= Data shown =

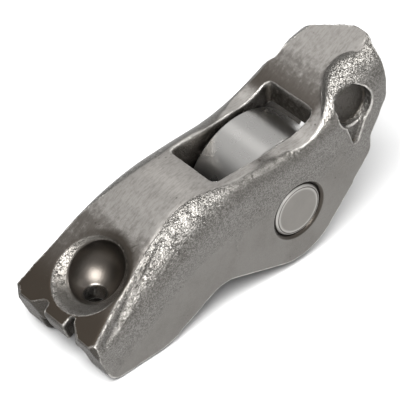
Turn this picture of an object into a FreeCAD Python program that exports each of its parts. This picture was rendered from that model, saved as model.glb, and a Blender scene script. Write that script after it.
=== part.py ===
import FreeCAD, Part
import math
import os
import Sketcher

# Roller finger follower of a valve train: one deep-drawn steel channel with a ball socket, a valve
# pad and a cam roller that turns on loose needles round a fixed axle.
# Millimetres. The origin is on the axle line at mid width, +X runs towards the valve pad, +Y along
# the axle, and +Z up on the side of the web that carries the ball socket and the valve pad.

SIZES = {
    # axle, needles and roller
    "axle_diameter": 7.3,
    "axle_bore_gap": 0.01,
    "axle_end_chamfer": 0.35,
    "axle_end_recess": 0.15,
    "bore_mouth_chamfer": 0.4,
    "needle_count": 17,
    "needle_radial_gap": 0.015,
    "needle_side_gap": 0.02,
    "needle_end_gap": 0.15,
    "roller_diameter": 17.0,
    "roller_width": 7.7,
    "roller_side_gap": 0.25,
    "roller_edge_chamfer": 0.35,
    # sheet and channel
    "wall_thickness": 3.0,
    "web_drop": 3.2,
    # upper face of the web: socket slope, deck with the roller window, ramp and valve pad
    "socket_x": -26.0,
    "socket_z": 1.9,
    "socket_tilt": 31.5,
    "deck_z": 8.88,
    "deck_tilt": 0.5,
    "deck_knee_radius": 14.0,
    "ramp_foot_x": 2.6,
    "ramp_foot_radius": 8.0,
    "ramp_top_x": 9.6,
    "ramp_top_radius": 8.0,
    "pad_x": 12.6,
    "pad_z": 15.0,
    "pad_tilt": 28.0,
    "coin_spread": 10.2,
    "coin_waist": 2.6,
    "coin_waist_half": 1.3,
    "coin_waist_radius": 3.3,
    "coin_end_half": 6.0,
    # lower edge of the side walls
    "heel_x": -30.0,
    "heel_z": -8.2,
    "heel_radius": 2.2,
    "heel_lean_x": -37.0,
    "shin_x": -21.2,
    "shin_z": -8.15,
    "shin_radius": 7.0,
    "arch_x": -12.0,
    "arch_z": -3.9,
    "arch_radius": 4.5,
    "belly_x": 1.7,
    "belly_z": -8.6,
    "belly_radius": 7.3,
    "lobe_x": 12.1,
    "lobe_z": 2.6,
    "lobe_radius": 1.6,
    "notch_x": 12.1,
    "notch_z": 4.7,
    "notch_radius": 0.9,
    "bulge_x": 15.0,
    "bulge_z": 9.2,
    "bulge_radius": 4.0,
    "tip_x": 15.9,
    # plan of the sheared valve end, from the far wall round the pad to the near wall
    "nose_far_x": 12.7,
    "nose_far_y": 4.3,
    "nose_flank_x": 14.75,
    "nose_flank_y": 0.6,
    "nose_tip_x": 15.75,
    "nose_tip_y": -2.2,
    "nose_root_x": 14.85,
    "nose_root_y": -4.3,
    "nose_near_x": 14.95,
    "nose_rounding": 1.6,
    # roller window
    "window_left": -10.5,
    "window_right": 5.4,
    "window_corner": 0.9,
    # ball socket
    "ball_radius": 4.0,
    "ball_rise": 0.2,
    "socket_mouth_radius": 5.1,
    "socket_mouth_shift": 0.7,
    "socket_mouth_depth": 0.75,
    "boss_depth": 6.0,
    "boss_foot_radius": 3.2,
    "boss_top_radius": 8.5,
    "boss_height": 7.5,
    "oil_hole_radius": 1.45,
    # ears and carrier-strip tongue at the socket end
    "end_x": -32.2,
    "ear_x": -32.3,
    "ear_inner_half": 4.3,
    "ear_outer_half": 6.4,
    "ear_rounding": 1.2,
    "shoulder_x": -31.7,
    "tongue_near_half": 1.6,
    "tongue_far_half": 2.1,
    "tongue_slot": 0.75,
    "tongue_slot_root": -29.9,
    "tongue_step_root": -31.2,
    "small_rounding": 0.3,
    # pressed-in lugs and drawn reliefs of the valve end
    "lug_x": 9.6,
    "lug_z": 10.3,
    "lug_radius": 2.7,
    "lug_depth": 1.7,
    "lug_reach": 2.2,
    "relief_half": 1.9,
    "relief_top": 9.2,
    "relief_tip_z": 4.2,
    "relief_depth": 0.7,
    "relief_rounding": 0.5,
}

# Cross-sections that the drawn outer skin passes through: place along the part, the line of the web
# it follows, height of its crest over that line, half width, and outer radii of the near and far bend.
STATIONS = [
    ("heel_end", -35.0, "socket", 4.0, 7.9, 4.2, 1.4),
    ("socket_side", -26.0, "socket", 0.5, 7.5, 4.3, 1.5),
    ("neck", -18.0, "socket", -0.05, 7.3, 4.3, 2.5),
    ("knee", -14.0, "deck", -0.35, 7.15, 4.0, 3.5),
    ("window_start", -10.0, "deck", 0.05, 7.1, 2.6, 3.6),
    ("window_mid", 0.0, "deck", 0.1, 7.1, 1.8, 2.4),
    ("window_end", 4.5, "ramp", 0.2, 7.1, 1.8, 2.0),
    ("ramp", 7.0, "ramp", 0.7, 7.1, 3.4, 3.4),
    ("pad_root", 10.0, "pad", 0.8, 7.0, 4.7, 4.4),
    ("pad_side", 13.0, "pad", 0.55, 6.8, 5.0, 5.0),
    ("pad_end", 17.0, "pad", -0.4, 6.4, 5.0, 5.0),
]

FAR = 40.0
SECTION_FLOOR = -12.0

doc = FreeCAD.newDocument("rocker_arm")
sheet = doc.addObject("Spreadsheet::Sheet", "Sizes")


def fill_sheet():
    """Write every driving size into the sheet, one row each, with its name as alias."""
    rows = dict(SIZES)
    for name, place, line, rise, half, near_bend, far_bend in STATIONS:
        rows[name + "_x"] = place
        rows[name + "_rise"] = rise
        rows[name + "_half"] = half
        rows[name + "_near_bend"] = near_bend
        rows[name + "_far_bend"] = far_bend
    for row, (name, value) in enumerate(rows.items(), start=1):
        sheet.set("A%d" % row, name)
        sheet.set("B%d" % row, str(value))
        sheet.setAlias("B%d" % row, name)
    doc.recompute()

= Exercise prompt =
Your task is to repeat the data exactly, with nothing left out.

= Correct output =
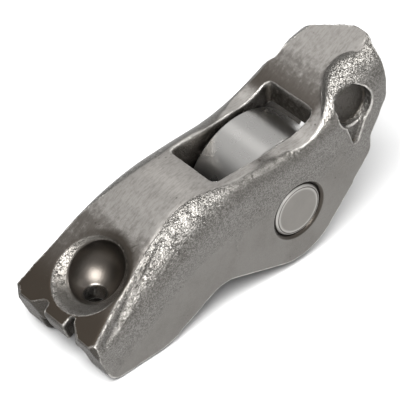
Turn this picture of an object into a FreeCAD Python program that exports each of its parts. This picture was rendered from that model, saved as model.glb, and a Blender scene script. Write that script after it.
=== part.py ===
import FreeCAD, Part
import math
import os
import Sketcher

# Roller finger follower of a valve train: one deep-drawn steel channel with a ball socket, a valve
# pad and a cam roller that turns on loose needles round a fixed axle.
# Millimetres. The origin is on the axle line at mid width, +X runs towards the valve pad, +Y along
# the axle, and +Z up on the side of the web that carries the ball socket and the valve pad.

SIZES = {
    # axle, needles and roller
    "axle_diameter": 7.3,
    "axle_bore_gap": 0.01,
    "axle_end_chamfer": 0.35,
    "axle_end_recess": 0.15,
    "bore_mouth_chamfer": 0.4,
    "needle_count": 17,
    "needle_radial_gap": 0.015,
    "needle_side_gap": 0.02,
    "needle_end_gap": 0.15,
    "roller_diameter": 17.0,
    "roller_width": 7.7,
    "roller_side_gap": 0.25,
    "roller_edge_chamfer": 0.35,
    # sheet and channel
    "wall_thickness": 3.0,
    "web_drop": 3.2,
    # upper face of the web: socket slope, deck with the roller window, ramp and valve pad
    "socket_x": -26.0,
    "socket_z": 1.9,
    "socket_tilt": 31.5,
    "deck_z": 8.88,
    "deck_tilt": 0.5,
    "deck_knee_radius": 14.0,
    "ramp_foot_x": 2.6,
    "ramp_foot_radius": 8.0,
    "ramp_top_x": 9.6,
    "ramp_top_radius": 8.0,
    "pad_x": 12.6,
    "pad_z": 15.0,
    "pad_tilt": 28.0,
    "coin_spread": 10.2,
    "coin_waist": 2.6,
    "coin_waist_half": 1.3,
    "coin_waist_radius": 3.3,
    "coin_end_half": 6.0,
    # lower edge of the side walls
    "heel_x": -30.0,
    "heel_z": -8.2,
    "heel_radius": 2.2,
    "heel_lean_x": -37.0,
    "shin_x": -21.2,
    "shin_z": -8.15,
    "shin_radius": 7.0,
    "arch_x": -12.0,
    "arch_z": -3.9,
    "arch_radius": 4.5,
    "belly_x": 1.7,
    "belly_z": -8.6,
    "belly_radius": 7.3,
    "lobe_x": 12.1,
    "lobe_z": 2.6,
    "lobe_radius": 1.6,
    "notch_x": 12.1,
    "notch_z": 4.7,
    "notch_radius": 0.9,
    "bulge_x": 15.0,
    "bulge_z": 9.2,
    "bulge_radius": 4.0,
    "tip_x": 15.9,
    # plan of the sheared valve end, from the far wall round the pad to the near wall
    "nose_far_x": 12.7,
    "nose_far_y": 4.3,
    "nose_flank_x": 14.75,
    "nose_flank_y": 0.6,
    "nose_tip_x": 15.75,
    "nose_tip_y": -2.2,
    "nose_root_x": 14.85,
    "nose_root_y": -4.3,
    "nose_near_x": 14.95,
    "nose_rounding": 1.6,
    # roller window
    "window_left": -10.5,
    "window_right": 5.4,
    "window_corner": 0.9,
    # ball socket
    "ball_radius": 4.0,
    "ball_rise": 0.2,
    "socket_mouth_radius": 5.1,
    "socket_mouth_shift": 0.7,
    "socket_mouth_depth": 0.75,
    "boss_depth": 6.0,
    "boss_foot_radius": 3.2,
    "boss_top_radius": 8.5,
    "boss_height": 7.5,
    "oil_hole_radius": 1.45,
    # ears and carrier-strip tongue at the socket end
    "end_x": -32.2,
    "ear_x": -32.3,
    "ear_inner_half": 4.3,
    "ear_outer_half": 6.4,
    "ear_rounding": 1.2,
    "shoulder_x": -31.7,
    "tongue_near_half": 1.6,
    "tongue_far_half": 2.1,
    "tongue_slot": 0.75,
    "tongue_slot_root": -29.9,
    "tongue_step_root": -31.2,
    "small_rounding": 0.3,
    # pressed-in lugs and drawn reliefs of the valve end
    "lug_x": 9.6,
    "lug_z": 10.3,
    "lug_radius": 2.7,
    "lug_depth": 1.7,
    "lug_reach": 2.2,
    "relief_half": 1.9,
    "relief_top": 9.2,
    "relief_tip_z": 4.2,
    "relief_depth": 0.7,
    "relief_rounding": 0.5,
}

# Cross-sections that the drawn outer skin passes through: place along the part, the line of the web
# it follows, height of its crest over that line, half width, and outer radii of the near and far bend.
STATIONS = [
    ("heel_end", -35.0, "socket", 4.0, 7.9, 4.2, 1.4),
    ("socket_side", -26.0, "socket", 0.5, 7.5, 4.3, 1.5),
    ("neck", -18.0, "socket", -0.05, 7.3, 4.3, 2.5),
    ("knee", -14.0, "deck", -0.35, 7.15, 4.0, 3.5),
    ("window_start", -10.0, "deck", 0.05, 7.1, 2.6, 3.6),
    ("window_mid", 0.0, "deck", 0.1, 7.1, 1.8, 2.4),
    ("window_end", 4.5, "ramp", 0.2, 7.1, 1.8, 2.0),
    ("ramp", 7.0, "ramp", 0.7, 7.1, 3.4, 3.4),
    ("pad_root", 10.0, "pad", 0.8, 7.0, 4.7, 4.4),
    ("pad_side", 13.0, "pad", 0.55, 6.8, 5.0, 5.0),
    ("pad_end", 17.0, "pad", -0.4, 6.4, 5.0, 5.0),
]

FAR = 40.0
SECTION_FLOOR = -12.0

doc = FreeCAD.newDocument("rocker_arm")
sheet = doc.addObject("Spreadsheet::Sheet", "Sizes")


def fill_sheet():
    """Write every driving size into the sheet, one row each, with its name as alias."""
    rows = dict(SIZES)
    for name, place, line, rise, half, near_bend, far_bend in STATIONS:
        rows[name + "_x"] = place
        rows[name + "_rise"] = rise
        rows[name + "_half"] = half
        rows[name + "_near_bend"] = near_bend
        rows[name + "_far_bend"] = far_bend
    for row, (name, value) in enumerate(rows.items(), start=1):
        sheet.set("A%d" % row, name)
        sheet.set("B%d" % row, str(value))
        sheet.setAlias("B%d" % row, name)
    doc.recompute()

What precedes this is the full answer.